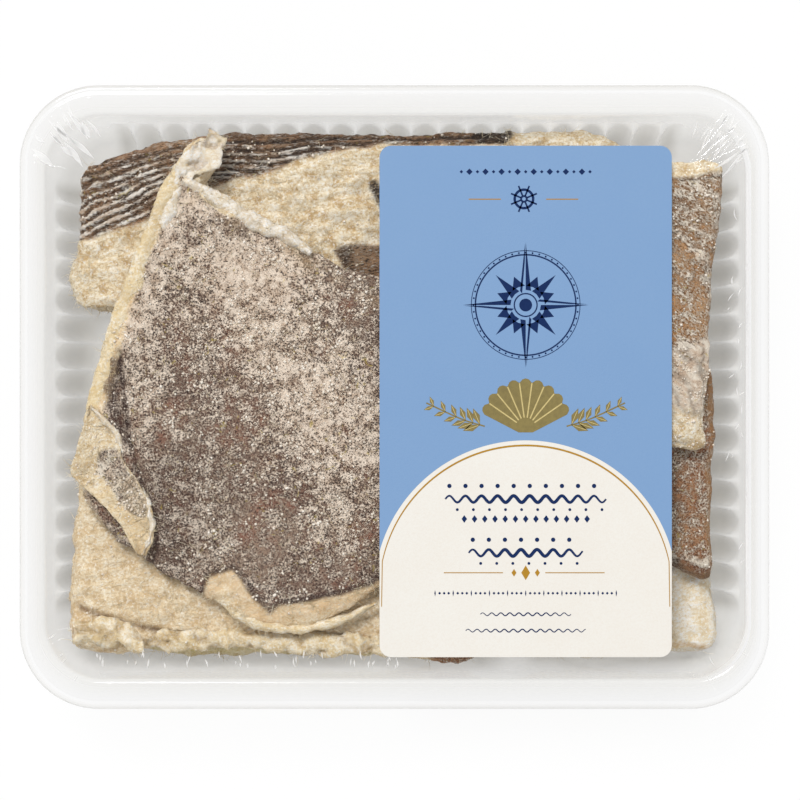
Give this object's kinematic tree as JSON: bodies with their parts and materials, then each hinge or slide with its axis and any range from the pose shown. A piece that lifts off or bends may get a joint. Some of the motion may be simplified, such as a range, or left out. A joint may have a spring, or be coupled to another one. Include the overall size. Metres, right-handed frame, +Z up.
{
  "type": "tray pack of salted dried cod",
  "caption": "Clear ribbed tray of stacked salted dried cod flanks, sealed with a clear film that carries a paper label.",
  "frame": {"origin": "middle of the tray's flat underside", "axes": "+X along the tray's long side towards the labelled end, +Y across it towards the ribbed back wall, +Z up out of the tray"},
  "size_m": [0.2572, 0.214, 0.0431],
  "materials": {
    "tray_plastic": "gloss",
    "lid_film": "gloss",
    "label_paper": "matte",
    "cod_skin": "matte",
    "cod_flesh": "matte"
  },
  "bodies": {
    "root": {"tray": "tray_plastic", "film": "lid_film", "label": "label_paper", "flank_main": "cod_skin", "flank_right_top": "cod_skin", "flank_right_low": "cod_skin", "flank_back": "cod_flesh", "flank_left_low": "cod_flesh", "flank_mid_right": "cod_flesh", "flank_mid_left": "cod_flesh", "flank_mid_back": "cod_flesh", "flank_floor_left": "cod_flesh", "flank_floor_right": "cod_skin"}
  },
  "joints": []
}
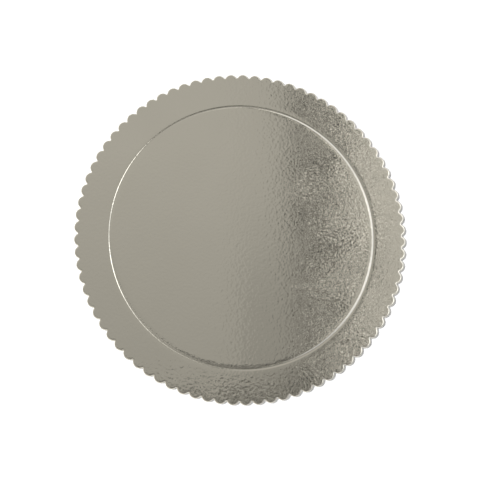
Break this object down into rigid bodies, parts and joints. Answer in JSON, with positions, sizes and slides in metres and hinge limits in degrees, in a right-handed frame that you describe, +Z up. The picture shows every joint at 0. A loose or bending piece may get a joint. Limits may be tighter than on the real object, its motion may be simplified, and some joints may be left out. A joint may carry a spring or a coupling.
{
  "type": "cake board",
  "caption": "Thin round cake board with a scalloped die-cut edge, a silver foil face and a shallow pressed ring.",
  "frame": {"origin": "centre of the underside", "axes": "+Z up through the foil face, +X through one notch of the edge, +Y through one scallop tip"},
  "size_m": [0.2998, 0.3, 0.003],
  "materials": {
    "foil_board": "silver foil laminated on greyboard, satin metallic face, bare board at the cut side and the underside"
  },
  "bodies": {
    "root": {"cake_board": "foil_board"}
  },
  "joints": []
}
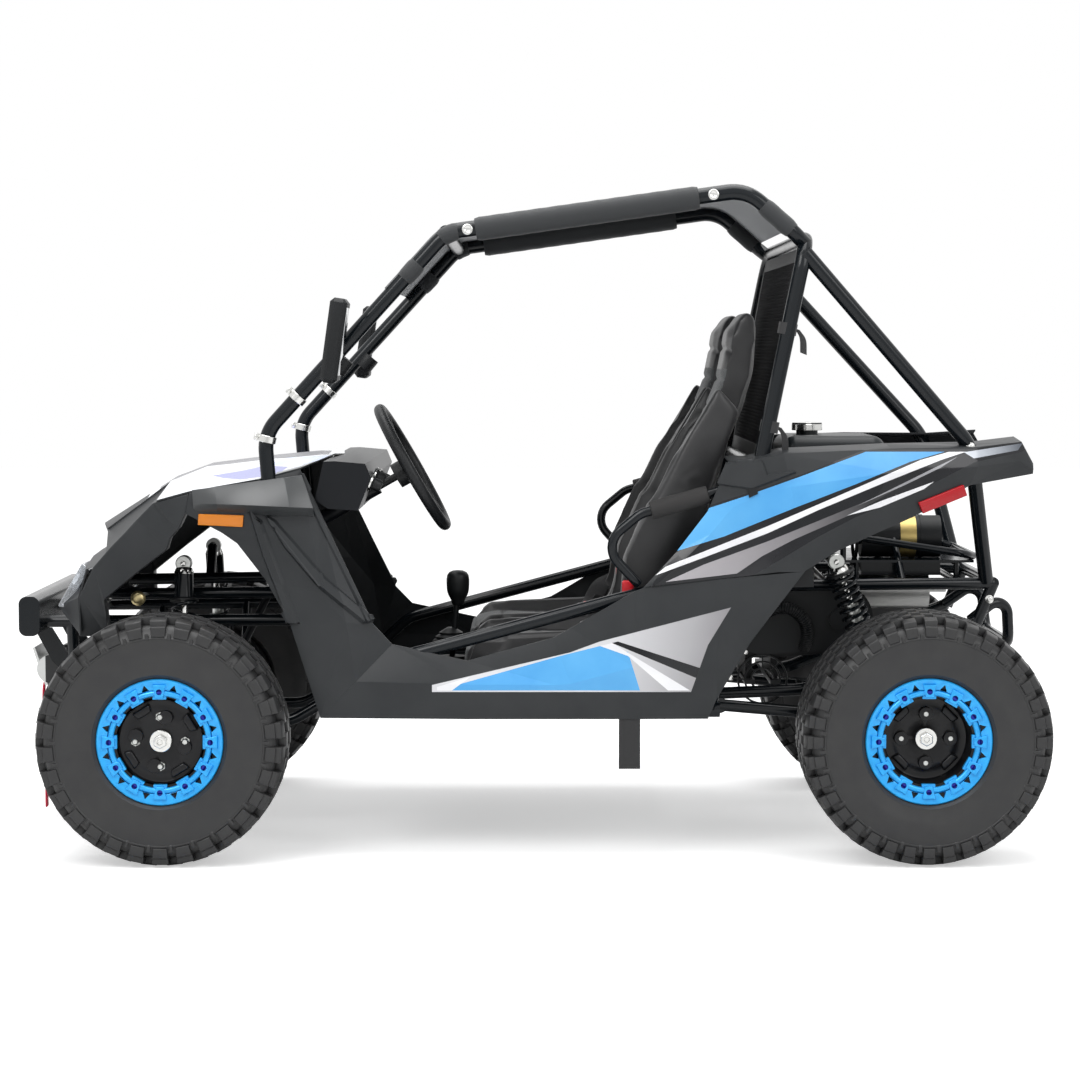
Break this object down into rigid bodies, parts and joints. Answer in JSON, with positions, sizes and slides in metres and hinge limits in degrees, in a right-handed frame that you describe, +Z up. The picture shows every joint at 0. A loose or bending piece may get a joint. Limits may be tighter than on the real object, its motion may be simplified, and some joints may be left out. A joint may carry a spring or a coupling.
{
  "type": "two-seat off-road dune buggy",
  "caption": "Two-seat off-road buggy with a tube cage, faceted plastic panels, knobbly tyres, a soft roof and rack-and-pinion steering.",
  "frame": {"origin": "on the ground under the middle of the outline", "axes": "+X forward, +Y to the left, +Z up"},
  "size_m": [2.359, 1.33, 1.5177],
  "materials": {
    "frame_black": "gloss black powder coat",
    "steel_plate": "satin black paint",
    "winch_alloy": "polished",
    "machined_steel": "machined",
    "shock_steel": "satin, black coils",
    "rim_blue": "black wheel with a blue outer ring",
    "tyre": "moulded rubber",
    "panel_white": "gloss white",
    "panel_black": "gloss black",
    "moulded_black": "grained black",
    "lens": "clear",
    "seat_cover": "grained black cover",
    "foam": "closed-cell foam",
    "roof_fabric": "coated fabric",
    "mesh_fabric": "open mesh",
    "engine_alloy": "cast",
    "exhaust_steel": "satin"
  },
  "bodies": {
    "chassis": {"air_cleaner": "moulded_black", "armrest_pads": "foam", "controls": "steel_plate", "dash_panel": "moulded_black", "engine": "engine_alloy", "exhaust": "exhaust_steel", "floor_frame": "frame_black", "floor_pan": "steel_plate", "front_arms": "steel_plate", "front_bumper": "steel_plate", "front_crossbars": "frame_black", "front_fender_left": "panel_black", "front_fender_right": "panel_black", "front_frame": "frame_black", "front_shocks": "shock_steel", "fuel_tank": "moulded_black", "headlights": "lens", "hood": "panel_white", "mesh_panel": "mesh_fabric", "mirrors": "moulded_black", "nose_panel": "panel_black", "rear_fender_left": "panel_black", "rear_fender_right": "panel_black", "rear_frame": "frame_black", "rear_rack": "frame_black", "rear_shocks": "shock_steel", "roll_cage": "frame_black", "roof_cover": "roof_fabric", "seat_left": "seat_cover", "seat_right": "seat_cover", "side_panel_left": "panel_black", "side_panel_right": "panel_black", "sill_panel_left": "panel_black", "sill_panel_right": "panel_black", "steering_column": "steel_plate", "swing_arm": "frame_black", "winch": "winch_alloy"},
    "steering_wheel": {"steering_wheel": "moulded_black"},
    "tie_rods": {"tie_rods": "machined_steel"},
    "knuckle_left": {"knuckle_left": "machined_steel"},
    "knuckle_right": {"knuckle_right": "machined_steel"},
    "front_wheel_left": {"front_hub_left": "machined_steel", "front_rim_left": "rim_blue", "front_tyre_left": "tyre"},
    "front_wheel_right": {"front_hub_right": "machined_steel", "front_rim_right": "rim_blue", "front_tyre_right": "tyre"},
    "rear_axle": {"rear_axle": "machined_steel", "rear_rim_left": "rim_blue", "rear_rim_right": "rim_blue", "rear_tyre_left": "tyre", "rear_tyre_right": "tyre"}
  },
  "joints": [
    {"name": "steering", "type": "hinge", "parent": "chassis", "child": "steering_wheel", "pos_m": [0.258, 0.235, 0.87], "axis": [-0.8704, 0, 0.4923], "range_deg": [-150, 150]},
    {"name": "rack_slide", "type": "slide", "parent": "chassis", "child": "tie_rods", "axis": [0, 1, 0], "range_m": [-0.0328, 0.0328]},
    {"name": "steer_left", "type": "hinge", "parent": "chassis", "child": "knuckle_left", "pos_m": [0.8, 0.5, 0.2795], "axis": [0, 0, 1], "range_deg": [-25.01, 25.01]},
    {"name": "steer_right", "type": "hinge", "parent": "chassis", "child": "knuckle_right", "pos_m": [0.8, -0.5, 0.2795], "axis": [0, 0, 1], "range_deg": [-25.01, 25.01]},
    {"name": "front_spin_left", "type": "hinge", "parent": "knuckle_left", "child": "front_wheel_left", "pos_m": [0.8, 0.576, 0.2795], "axis": [0, 1, 0], "continuous": true},
    {"name": "front_spin_right", "type": "hinge", "parent": "knuckle_right", "child": "front_wheel_right", "pos_m": [0.8, -0.576, 0.2795], "axis": [0, 1, 0], "continuous": true},
    {"name": "rear_spin", "type": "hinge", "parent": "chassis", "child": "rear_axle", "pos_m": [-0.9, 0, 0.2795], "axis": [0, 1, 0], "continuous": true}
  ],
  "couplings": [
    {"joint": "steer_left", "follows": "steering", "ratio": 0.16667},
    {"joint": "steer_right", "follows": "steering", "ratio": 0.16667},
    {"joint": "rack_slide", "follows": "steering", "m_per_rad": -0.0125}
  ]
}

OBJECTIVE: Extract the data exactly as given.

SOLVED PROBLEM:
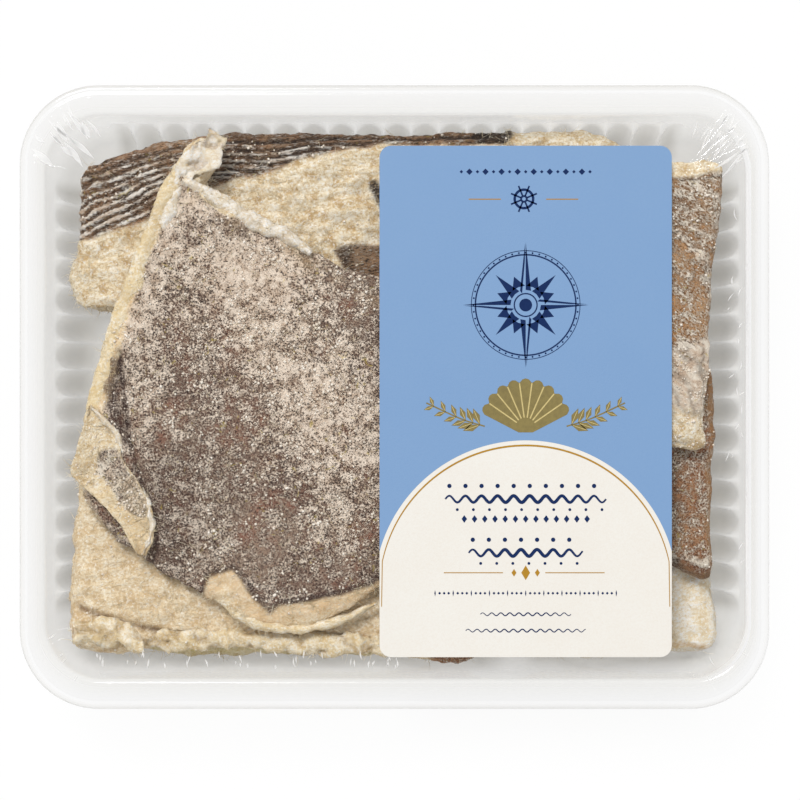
Give this object's kinematic tree as JSON: bodies with their parts and materials, then each hinge or slide with its axis and any range from the pose shown. A piece that lifts off or bends may get a joint. Some of the motion may be simplified, such as a range, or left out. A joint may have a spring, or be coupled to another one. Include the overall size. Metres, right-handed frame, +Z up.
{
  "type": "tray pack of salted dried cod",
  "caption": "Clear ribbed tray of stacked salted dried cod flanks, sealed with a clear film that carries a paper label.",
  "frame": {"origin": "middle of the tray's flat underside", "axes": "+X along the tray's long side towards the labelled end, +Y across it towards the ribbed back wall, +Z up out of the tray"},
  "size_m": [0.2572, 0.214, 0.0431],
  "materials": {
    "tray_plastic": "gloss",
    "lid_film": "gloss",
    "label_paper": "matte",
    "cod_skin": "matte",
    "cod_flesh": "matte"
  },
  "bodies": {
    "root": {"tray": "tray_plastic", "film": "lid_film", "label": "label_paper", "flank_main": "cod_skin", "flank_right_top": "cod_skin", "flank_right_low": "cod_skin", "flank_back": "cod_flesh", "flank_left_low": "cod_flesh", "flank_mid_right": "cod_flesh", "flank_mid_left": "cod_flesh", "flank_mid_back": "cod_flesh", "flank_floor_left": "cod_flesh", "flank_floor_right": "cod_skin"}
  },
  "joints": []
}
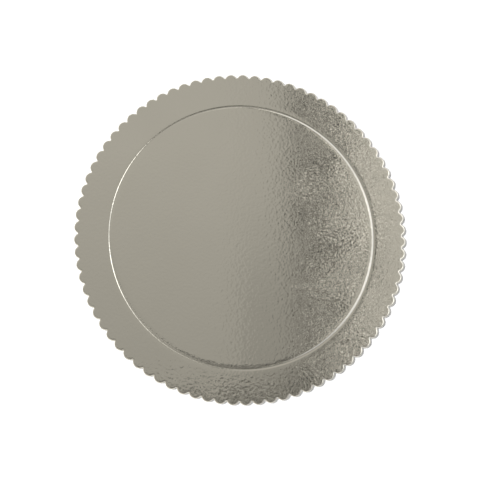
Break this object down into rigid bodies, parts and joints. Answer in JSON, with positions, sizes and slides in metres and hinge limits in degrees, in a right-handed frame that you describe, +Z up. The picture shows every joint at 0. A loose or bending piece may get a joint. Limits may be tighter than on the real object, its motion may be simplified, and some joints may be left out. A joint may carry a spring or a coupling.
{
  "type": "cake board",
  "caption": "Thin round cake board with a scalloped die-cut edge, a silver foil face and a shallow pressed ring.",
  "frame": {"origin": "centre of the underside", "axes": "+Z up through the foil face, +X through one notch of the edge, +Y through one scallop tip"},
  "size_m": [0.2998, 0.3, 0.003],
  "materials": {
    "foil_board": "silver foil laminated on greyboard, satin metallic face, bare board at the cut side and the underside"
  },
  "bodies": {
    "root": {"cake_board": "foil_board"}
  },
  "joints": []
}
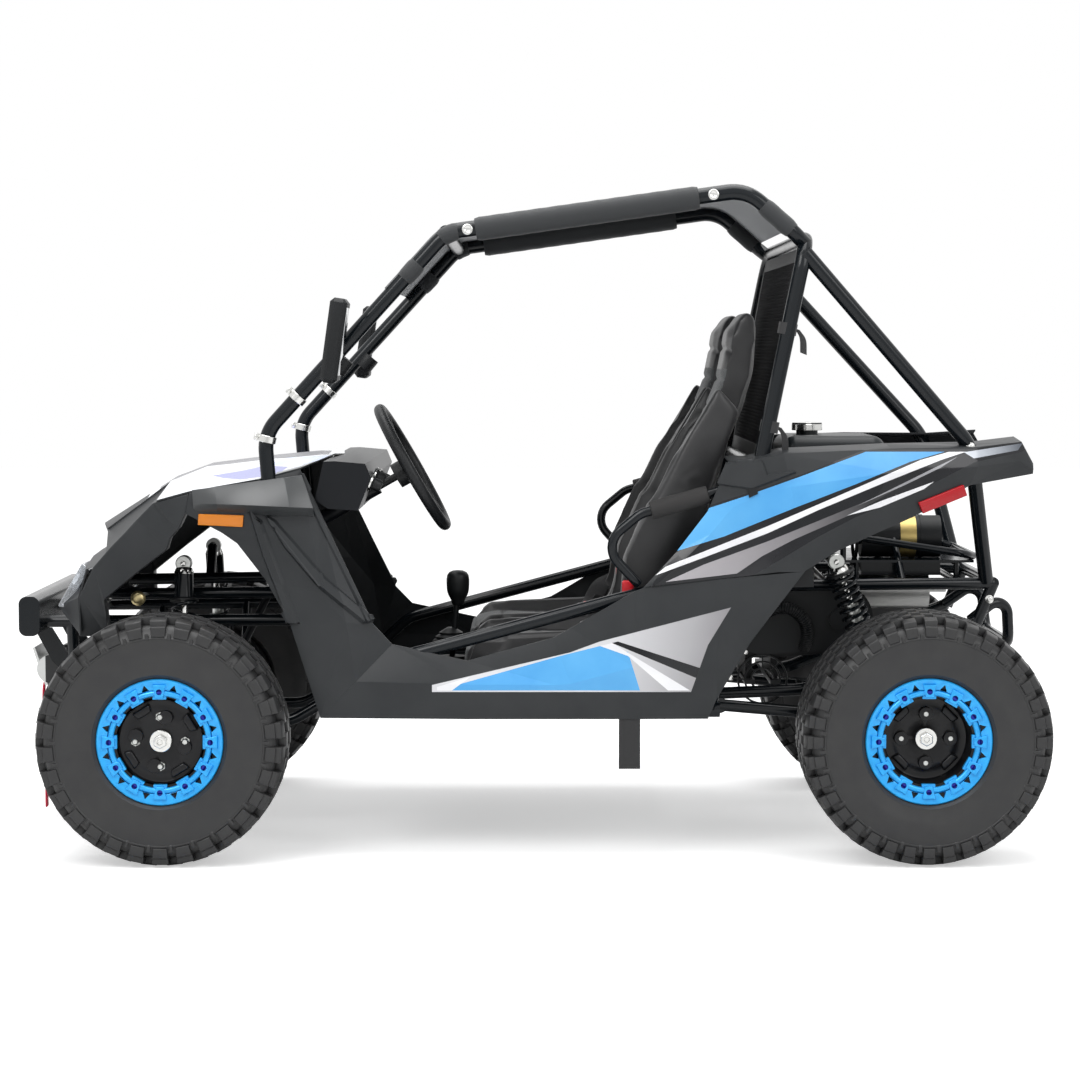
Break this object down into rigid bodies, parts and joints. Answer in JSON, with positions, sizes and slides in metres and hinge limits in degrees, in a right-handed frame that you describe, +Z up. The picture shows every joint at 0. A loose or bending piece may get a joint. Limits may be tighter than on the real object, its motion may be simplified, and some joints may be left out. A joint may carry a spring or a coupling.
{
  "type": "two-seat off-road dune buggy",
  "caption": "Two-seat off-road buggy with a tube cage, faceted plastic panels, knobbly tyres, a soft roof and rack-and-pinion steering.",
  "frame": {"origin": "on the ground under the middle of the outline", "axes": "+X forward, +Y to the left, +Z up"},
  "size_m": [2.359, 1.33, 1.5177],
  "materials": {
    "frame_black": "gloss black powder coat",
    "steel_plate": "satin black paint",
    "winch_alloy": "polished",
    "machined_steel": "machined",
    "shock_steel": "satin, black coils",
    "rim_blue": "black wheel with a blue outer ring",
    "tyre": "moulded rubber",
    "panel_white": "gloss white",
    "panel_black": "gloss black",
    "moulded_black": "grained black",
    "lens": "clear",
    "seat_cover": "grained black cover",
    "foam": "closed-cell foam",
    "roof_fabric": "coated fabric",
    "mesh_fabric": "open mesh",
    "engine_alloy": "cast",
    "exhaust_steel": "satin"
  },
  "bodies": {
    "chassis": {"air_cleaner": "moulded_black", "armrest_pads": "foam", "controls": "steel_plate", "dash_panel": "moulded_black", "engine": "engine_alloy", "exhaust": "exhaust_steel", "floor_frame": "frame_black", "floor_pan": "steel_plate", "front_arms": "steel_plate", "front_bumper": "steel_plate", "front_crossbars": "frame_black", "front_fender_left": "panel_black", "front_fender_right": "panel_black", "front_frame": "frame_black", "front_shocks": "shock_steel", "fuel_tank": "moulded_black", "headlights": "lens", "hood": "panel_white", "mesh_panel": "mesh_fabric", "mirrors": "moulded_black", "nose_panel": "panel_black", "rear_fender_left": "panel_black", "rear_fender_right": "panel_black", "rear_frame": "frame_black", "rear_rack": "frame_black", "rear_shocks": "shock_steel", "roll_cage": "frame_black", "roof_cover": "roof_fabric", "seat_left": "seat_cover", "seat_right": "seat_cover", "side_panel_left": "panel_black", "side_panel_right": "panel_black", "sill_panel_left": "panel_black", "sill_panel_right": "panel_black", "steering_column": "steel_plate", "swing_arm": "frame_black", "winch": "winch_alloy"},
    "steering_wheel": {"steering_wheel": "moulded_black"},
    "tie_rods": {"tie_rods": "machined_steel"},
    "knuckle_left": {"knuckle_left": "machined_steel"},
    "knuckle_right": {"knuckle_right": "machined_steel"},
    "front_wheel_left": {"front_hub_left": "machined_steel", "front_rim_left": "rim_blue", "front_tyre_left": "tyre"},
    "front_wheel_right": {"front_hub_right": "machined_steel", "front_rim_right": "rim_blue", "front_tyre_right": "tyre"},
    "rear_axle": {"rear_axle": "machined_steel", "rear_rim_left": "rim_blue", "rear_rim_right": "rim_blue", "rear_tyre_left": "tyre", "rear_tyre_right": "tyre"}
  },
  "joints": [
    {"name": "steering", "type": "hinge", "parent": "chassis", "child": "steering_wheel", "pos_m": [0.258, 0.235, 0.87], "axis": [-0.8704, 0, 0.4923], "range_deg": [-150, 150]},
    {"name": "rack_slide", "type": "slide", "parent": "chassis", "child": "tie_rods", "axis": [0, 1, 0], "range_m": [-0.0328, 0.0328]},
    {"name": "steer_left", "type": "hinge", "parent": "chassis", "child": "knuckle_left", "pos_m": [0.8, 0.5, 0.2795], "axis": [0, 0, 1], "range_deg": [-25.01, 25.01]},
    {"name": "steer_right", "type": "hinge", "parent": "chassis", "child": "knuckle_right", "pos_m": [0.8, -0.5, 0.2795], "axis": [0, 0, 1], "range_deg": [-25.01, 25.01]},
    {"name": "front_spin_left", "type": "hinge", "parent": "knuckle_left", "child": "front_wheel_left", "pos_m": [0.8, 0.576, 0.2795], "axis": [0, 1, 0], "continuous": true},
    {"name": "front_spin_right", "type": "hinge", "parent": "knuckle_right", "child": "front_wheel_right", "pos_m": [0.8, -0.576, 0.2795], "axis": [0, 1, 0], "continuous": true},
    {"name": "rear_spin", "type": "hinge", "parent": "chassis", "child": "rear_axle", "pos_m": [-0.9, 0, 0.2795], "axis": [0, 1, 0], "continuous": true}
  ],
  "couplings": [
    {"joint": "steer_left", "follows": "steering", "ratio": 0.16667},
    {"joint": "steer_right", "follows": "steering", "ratio": 0.16667},
    {"joint": "rack_slide", "follows": "steering", "m_per_rad": -0.0125}
  ]
}